### Given task
Emit a verbatim copy of the lines running from the line with "bpy.data.objects.remove(obj)" through the end of the material below.

### Supplied material
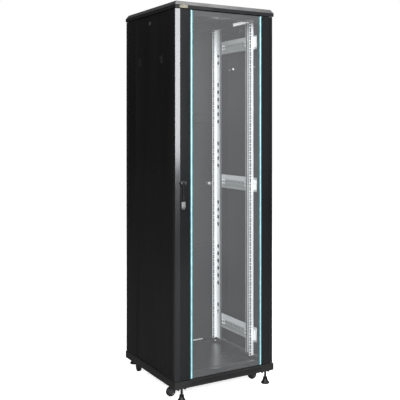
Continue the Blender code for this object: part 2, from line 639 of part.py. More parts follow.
def build_side_panel(side, sx):
    """Lift-off side panel with a recessed middle, two slide latches and a key lock."""
    tilt = pivot(f"side_panel_{side}_axis", (sx * HALF_WIDTH, 0.0, DOOR_LOW))
    face = HALF_WIDTH
    recess = face - PANEL_RECESS
    shoulder = RECESS_HALF + RECESS_BEVEL
    path = [(face - 0.005, BODY_FRONT), (face, BODY_FRONT), (face, -shoulder), (recess, -RECESS_HALF),
            (recess, RECESS_HALF), (face, shoulder), (face, BODY_REAR), (face - 0.005, BODY_REAR)]
    panel = folded(f"side_panel_{side}", mirrored(path, sx), SKIN, "Z", DOOR_LOW, DOOR_HIGH,
                   "black_paint")
    opening = LATCH_HALF + RUNNING
    for end, sy in ENDS:
        y = sy * LATCH_Y
        cut(panel, slab(f"latch_window_{side}_{end}", sx, (recess - THROUGH, recess + THROUGH),
                        (y - opening, y + opening), (LATCH_HEIGHT - WINDOW_LOW, LATCH_HEIGHT + WINDOW_HIGH)))
    cut(panel, rods(f"side_lock_hole_{side}", "X", [(0.0, SIDE_LOCK_HEIGHT)], SIDE_LOCK_RADIUS + RUNNING,
                    *across(sx, recess - THROUGH, recess + THROUGH), 24))
    hang(tilt, panel)

    back = recess - SKIN
    for end, sy in ENDS:
        build_side_latch(f"{side}_{end}", sx, back, sy * LATCH_Y, tilt)

    turn = pivot(f"side_lock_{side}_axis", (sx * recess, 0.0, SIDE_LOCK_HEIGHT), tilt)
    middle = (0.0, SIDE_LOCK_HEIGHT)
    lock = rod(f"side_lock_{side}", "X", middle, SIDE_LOCK_RADIUS,
               *across(sx, back - 0.012, recess + 0.001), "lock_metal")
    weld(lock, rod(f"side_lock_rim_{side}", "X", middle, 0.0105,
                   *across(sx, recess + CLEAR, recess + 0.0022)))
    weld(lock, prism(f"side_lock_cam_{side}", [(-0.007, SIDE_LOCK_HEIGHT - 0.007),
                                              (0.007, SIDE_LOCK_HEIGHT - 0.007),
                                              (0.006, SIDE_LOCK_HEIGHT + 0.0135),
                                              (-0.006, SIDE_LOCK_HEIGHT + 0.0135)],
                     "X", *across(sx, back - 0.0125, back - 0.0100)))
    half, rise = KEY_SLOT
    cut(lock, slab(f"side_key_slot_{side}", sx, (recess - 0.001, recess + THROUGH), (-half, half),
                   (SIDE_LOCK_HEIGHT - rise, SIDE_LOCK_HEIGHT + rise)))
    hang(turn, lock)


def build_side_latch(name, sx, back, y, tilt):
    """Spring latch: a finger tab in the panel's window with a wider tongue behind the sheet."""
    slide = pivot(f"side_latch_{name}_axis", (sx * back, y, LATCH_HEIGHT), tilt)
    latch = slab(f"side_latch_{name}", sx, (back - 0.0015, back + SKIN + 0.0022),
                 (y - LATCH_HALF, y + LATCH_HALF), (LATCH_HEIGHT - 0.008, LATCH_HEIGHT + 0.008),
                 "black_plastic")
    weld(latch, slab(f"latch_tongue_{name}", sx, (back - 0.004, back - CLEAR), (y - 0.009, y + 0.009),
                     (LATCH_HEIGHT - 0.014, LATCH_HEIGHT + 0.026)))
    hang(slide, latch)


# ---------------------------------------------------------------- castors and feet
def build_castor(end, side, sx, sy):
    """Swivel castor: a fork that turns under the plinth and a wheel on its axle.

    The front wheels trail to the left and the rear ones to the back.
    """
    x, y = sx * CASTOR_X, sy * CASTOR_Y[end]
    axis, home, across, trail = ("Y", x, y, -1) if end == "front" else ("X", y, x, 1)
    height = AXLE_HEIGHT[end]
    crown = FLOOR_GAP - 0.0035
    axle = home + trail * CASTOR_TRAIL
    swivel = pivot(f"castor_{end}_{side}_swivel", (x, y, FLOOR_GAP - 0.004))
    fork = rod(f"castor_fork_{end}_{side}", "Z", (x, y), FORK_RADIUS, crown - 0.006, crown, "zinc")
    weld(fork, rod(f"castor_stem_{end}_{side}", "Z", (x, y), CASTOR_STEM, crown - 0.001,
                   FLOOR_GAP + 0.008, sides=16))
    root = trail * (FORK_RADIUS - 0.002)
    outline = [(home - root, crown - 0.001), (home - root, crown - 0.012),
               (axle - trail * 0.008, height - 0.006), (axle + trail * 0.008, height - 0.006),
               (axle + trail * 0.010, height + 0.010), (home + root, crown - 0.006),
               (home + root, crown - 0.001)]
    gap = WHEEL_HALF_WIDTH + 0.0008
    for cheek, sign in (("a", -1), ("b", 1)):
        faces = sorted((across + sign * gap, across + sign * (gap + PLATE)))
        weld(fork, prism(f"castor_cheek_{end}_{side}_{cheek}", outline, axis, *faces))
    reach = WHEEL_HALF_WIDTH + 0.0045
    weld(fork, rod(f"castor_axle_{end}_{side}", axis, (axle, height), AXLE_RADIUS, across - reach,
                   across + reach, sides=16))
    hang(swivel, fork)

    place = (axle, y, height) if end == "front" else (x, axle, height)
    roll = pivot(f"castor_{end}_{side}_axle", place, swivel)
    dish = 0.0025
    wheel = rod(f"castor_wheel_{end}_{side}", axis, (axle, height), WHEEL_RADIUS,
                across - WHEEL_HALF_WIDTH, across + WHEEL_HALF_WIDTH, "castor_rubber", 28)
    for face, sign in (("a", -1), ("b", 1)):
        edge = across + sign * WHEEL_HALF_WIDTH
        cut(wheel, rods(f"wheel_dish_{end}_{side}_{face}", axis, [(axle, height)],
                        WHEEL_RADIUS - 3 * dish, *sorted((edge - sign * dish, edge + sign * THROUGH))))
    cut(wheel, rods(f"wheel_bore_{end}_{side}", axis, [(axle, height)], AXLE_RADIUS + RUNNING,
                    across - 2 * THROUGH, across + 2 * THROUGH))
    hang(roll, wheel)


def build_foot(end, side, sx, sy):
    """Levelling foot: a plastic pad under a threaded stud with its hexagon."""
    x, y = sx * FOOT_X, sy * FOOT_Y
    low = FOOT_LOW[end]
    top = low + PAD_HEIGHT
    lift = pivot(f"foot_{end}_{side}_lift", (x, y, low))
    profile = [(0.0, 0.0), (FOOT_RADIUS - 0.001, 0.0), (FOOT_RADIUS, 0.001), (FOOT_RADIUS, 0.008),
               (0.0185, 0.013), (0.0125, PAD_HEIGHT), (0.0, PAD_HEIGHT)]
    pad = turned(f"foot_pad_{end}_{side}", (x, y), [(r, low + z) for r, z in profile], "black_plastic")
    hang(lift, pad)
    screw = pivot(f"foot_{end}_{side}_screw", (x, y, top), lift)
    hexagon = HEXAGON_WIDTH / 2 / math.cos(math.pi / 6)
    nut_top = top + 0.010
    stud = rod(f"foot_stud_{end}_{side}", "Z", (x, y), hexagon, top + CLEAR, nut_top, "zinc", 6)
    weld(stud, rod(f"stud_shank_{end}_{side}", "Z", (x, y), STUD_RADIUS, nut_top - 0.001,
                   STUD_TOP[end], sides=16))
    hang(screw, stud)


# ---------------------------------------------------------------- the whole cabinet
def main():
    for old in list(bpy.data.objects):
        bpy.data.objects.remove(old, do_unlink=True)
    build_base_frame()
    build_top_frame()
    build_roof_cover()
    build_posts()
    build_beams()
    build_rails()
    door = build_front_door()
    build_handle(door)
    build_rear_door()
    for side, sx in SIDES:
        build_side_panel(side, sx)
    for end, sy in ENDS:
        for side, sx in SIDES:
            build_castor(end, side, sx, sy)
            build_foot(end, side, sx, sy)


main()
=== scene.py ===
"""Studio scene of the network server rack cabinet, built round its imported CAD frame.

Metres, +Z up, in the frame's own axes: the glass door faces -Y and the feet stand at Z = 0.
"""
import math
from bisect import bisect_right

import bmesh
import bpy
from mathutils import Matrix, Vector
from mathutils.geometry import delaunay_2d_cdt


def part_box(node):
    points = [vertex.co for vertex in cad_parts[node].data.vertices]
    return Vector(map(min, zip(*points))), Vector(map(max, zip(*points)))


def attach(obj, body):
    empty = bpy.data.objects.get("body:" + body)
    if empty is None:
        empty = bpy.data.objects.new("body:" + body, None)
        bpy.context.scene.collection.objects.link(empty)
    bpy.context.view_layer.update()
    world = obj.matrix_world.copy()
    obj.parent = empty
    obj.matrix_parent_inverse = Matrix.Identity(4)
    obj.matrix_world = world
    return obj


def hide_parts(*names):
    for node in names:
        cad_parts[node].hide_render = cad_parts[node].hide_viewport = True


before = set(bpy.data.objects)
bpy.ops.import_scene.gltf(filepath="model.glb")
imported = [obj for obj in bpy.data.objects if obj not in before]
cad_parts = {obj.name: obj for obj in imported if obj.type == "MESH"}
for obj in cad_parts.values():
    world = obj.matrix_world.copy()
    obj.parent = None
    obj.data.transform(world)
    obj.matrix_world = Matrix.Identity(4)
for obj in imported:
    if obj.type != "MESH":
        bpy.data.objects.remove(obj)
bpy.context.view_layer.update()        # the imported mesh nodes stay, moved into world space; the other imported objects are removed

SIDES = (("left", -1), ("right", 1))
ENDS = (("front", -1), ("rear", 1))
CORNERS = [(end, sy, side, sx) for end, sy in ENDS for side, sx in SIDES]
LEVELS = ("lower", "middle", "upper")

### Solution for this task
        bpy.data.objects.remove(obj)
bpy.context.view_layer.update()        # the imported mesh nodes stay, moved into world space; the other imported objects are removed

SIDES = (("left", -1), ("right", 1))
ENDS = (("front", -1), ("rear", 1))
CORNERS = [(end, sy, side, sx) for end, sy in ENDS for side, sx in SIDES]
LEVELS = ("lower", "middle", "upper")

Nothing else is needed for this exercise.